= Esri grid =

Raster GIS file format

An Esri grid is a raster GIS file format developed by Esri, which has two formats:
1. A proprietary binary format, also known as an ARC/INFO GRID, ARC GRID and many other variations
2. A non-proprietary ASCII format, also known as an ARC/INFO ASCII GRID
The formats were introduced for ARC/INFO. The binary format is widely used within Esri programs, such as ArcGIS, while the ASCII format is used as an exchange, or export format, due to the simple and portable ASCII file structure.

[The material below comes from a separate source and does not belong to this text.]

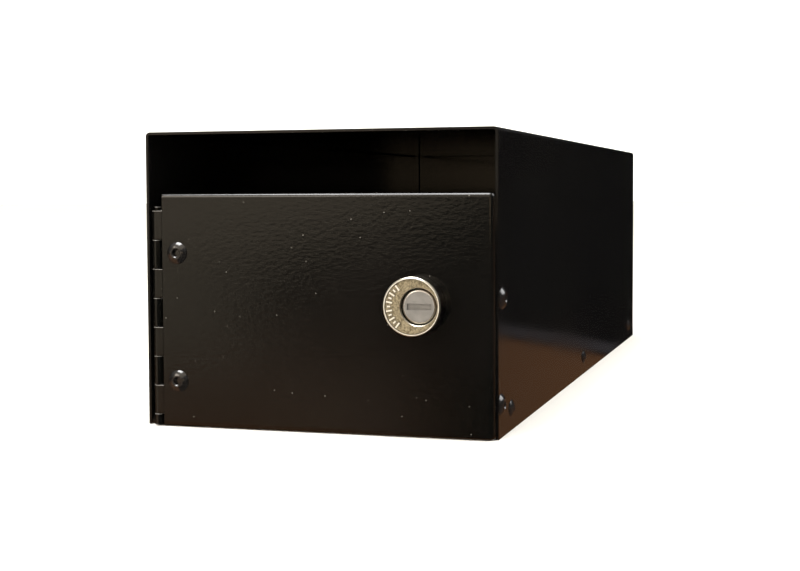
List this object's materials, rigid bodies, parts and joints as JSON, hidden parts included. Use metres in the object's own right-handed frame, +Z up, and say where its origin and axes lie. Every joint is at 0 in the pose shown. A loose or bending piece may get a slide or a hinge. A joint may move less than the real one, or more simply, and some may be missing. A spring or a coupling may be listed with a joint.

The grid defines geographic space as an array of equally sized square grid points arranged in rows and columns. Each grid point stores a numeric value that represents a geographic attribute (such as elevation or surface slope) for that unit of space. Each grid cell is referenced by its x,y coordinate location.

==File formats==

===ASCII===
In Esri grid data, the first six lines indicate the reference of the grid, followed by the values listed in "English reading order" (left-right and top-down). For example, consider a grid, shown to the left. This could be encoded into an ASCII grid file, that would look like:

Grid image
Values
ASCII grid format

|  | 25 | 75 | 125 | 175 |
|---|---|---|---|---|
| 275 | NA | NA | 5 | 2 |
| 225 | NA | 20 | 100 | 36 |
| 175 | 3 | 8 | 35 | 10 |
| 125 | 32 | 42 | 50 | 6 |
| 75 | 88 | 75 | 27 | 9 |
| 25 | 13 | 5 | 1 | NA |

ncols 4
nrows 6
xllcorner 0.0
yllcorner 0.0
cellsize 50.0
NODATA_value -9999
-9999 -9999 5 2
-9999 20 100 36
3 8 35 10
32 42 50 6
88 75 27 9
13 5 1 -9999

where
- ncols and nrows are the numbers of columns and rows, respectively (represented as integers);
- xllcorner and yllcorner are the western (left) x-coordinate and southern (bottom) y-coordinates, such as easting and northing (represented as real numbers with an optional decimal point),
  - when the data points are cell-centered xllcenter and yllcenter are used to indicate such registration.
- cellsize is the length of one side of a square cell (a real number); and,
- nodata_value is the value that is regarded as "missing" or "not applicable"; this line is optional, but highly recommended as some programs expect this line to be declared (a real number).

The remainder of the file lists the raster values for each cell, starting at the upper-left corner. These real numbers (with optional decimal point, if needed) are delimited using a single space character.

===Binary format===
A binary Esri grid is stored in several files contained in at least two directories: the name directory and an info directory, where name has strict naming conventions. The grid name must begin with an alphabetic character and must only include alphanumeric characters or the underscore ("_") character. A multiple-band grid (a collection of grids also known as a "stack" in ArcGIS) cannot have more than 9 characters in its file name, and a single-band raster dataset cannot have more than 13 characters.